RR Patil with Anand Pathwardhan, Prakash Ambedkar and the four accused

“Our democracy would be a dry democracy, or a fascist state, if we arrest people who sing songs on the basis of mere suspicion,” adds Patwardhan. “The irony is that I’ve made a film featuring these militant songs, and that got a National Award. So it depends on which class and caste you belong to. These people have court cases against them, and I have a National award.”

Their arguments have found support in a recent High Court ruling by Justice Abhay Thipse, which granted bail to Deepak Dengle and Siddharth Bhonsle along with two others who were charged in the same case. Justice Thipse ruled that “suspects could be sympathisers of Maoist philosophy but none can be said to be active members of banned CPI (Maoist)”.

Emboldened by this ruling, KKM members are now coming out in full public glare to submit themselves to legal questioning and the due process of the law. They hope to get bail quickly, and believe that a fair trial will lead to their acquittal. They have no illusions about the police and the judiciary, but are determined to fight it out no matter how long it takes.

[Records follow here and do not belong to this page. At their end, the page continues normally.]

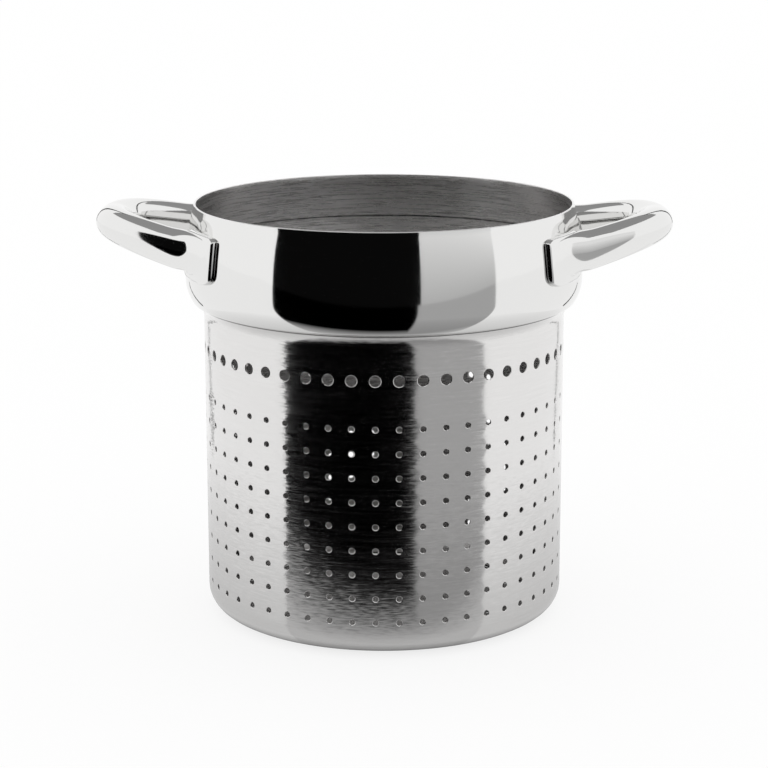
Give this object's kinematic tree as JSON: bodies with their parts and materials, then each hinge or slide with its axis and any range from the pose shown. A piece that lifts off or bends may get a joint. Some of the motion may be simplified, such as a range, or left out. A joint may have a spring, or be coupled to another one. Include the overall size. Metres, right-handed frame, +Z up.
{
  "type": "pasta strainer insert",
  "caption": "Deep perforated strainer insert for a pasta pot, with a polished flared collar and two cast loop handles.",
  "frame": {"origin": "middle of the underside of the base", "axes": "+Z up along the basket's axis, +X towards the right handle, -Y towards the side seen in the picture"},
  "size_m": [0.303, 0.2088, 0.2195],
  "materials": {
    "satin_steel": "satin, brushed round the axis",
    "polished_steel": "mirror polished stainless steel",
    "polished_casting": "mirror polished cast stainless steel"
  },
  "bodies": {
    "root": {"perforated_basket": "satin_steel", "rim_collar": "polished_steel", "left_handle": "polished_casting", "right_handle": "polished_casting"}
  },
  "joints": []
}
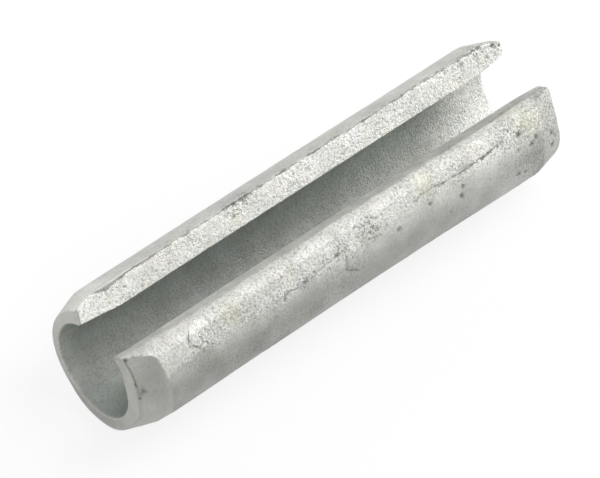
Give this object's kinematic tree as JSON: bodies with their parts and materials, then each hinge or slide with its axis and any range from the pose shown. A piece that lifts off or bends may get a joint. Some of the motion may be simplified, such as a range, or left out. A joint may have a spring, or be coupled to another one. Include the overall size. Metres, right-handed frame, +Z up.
{
  "type": "spring pin",
  "caption": "Slotted spring pin: a galvanised steel tube, open along one side, with chamfered ends and flared mouths, that is driven into a hole and grips it by springing outward.",
  "frame": {"origin": "on the pin's axis, midway between its two end faces", "axes": "+X along the pin's axis and its longest extent; +Z up, out through the middle of the slot; the pin lies on its back, opposite the slot"},
  "size_m": [0.04, 0.0106, 0.0097],
  "materials": {
    "galvanised_steel": "hot-dip galvanised spring steel: pale matt zinc grey, granular, with small pits, drips and dark specks, duller inside the bore"
  },
  "bodies": {
    "root": {"spring_pin": "galvanised_steel"}
  },
  "joints": []
}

“We want the freedom to go to andolans and morchas hand in hand with the people,” says Gorkhe. “Our songs are our strength. All our ideas, we put in our songs and present them to people.”

As the four activists walk to the police station where they will wait for their meeting with the Home Minister, a journalist asks Rupali Jadhav if they have anything they want to say to the police. She replies: “We’ll sing them our songs. After all, that is what we do.”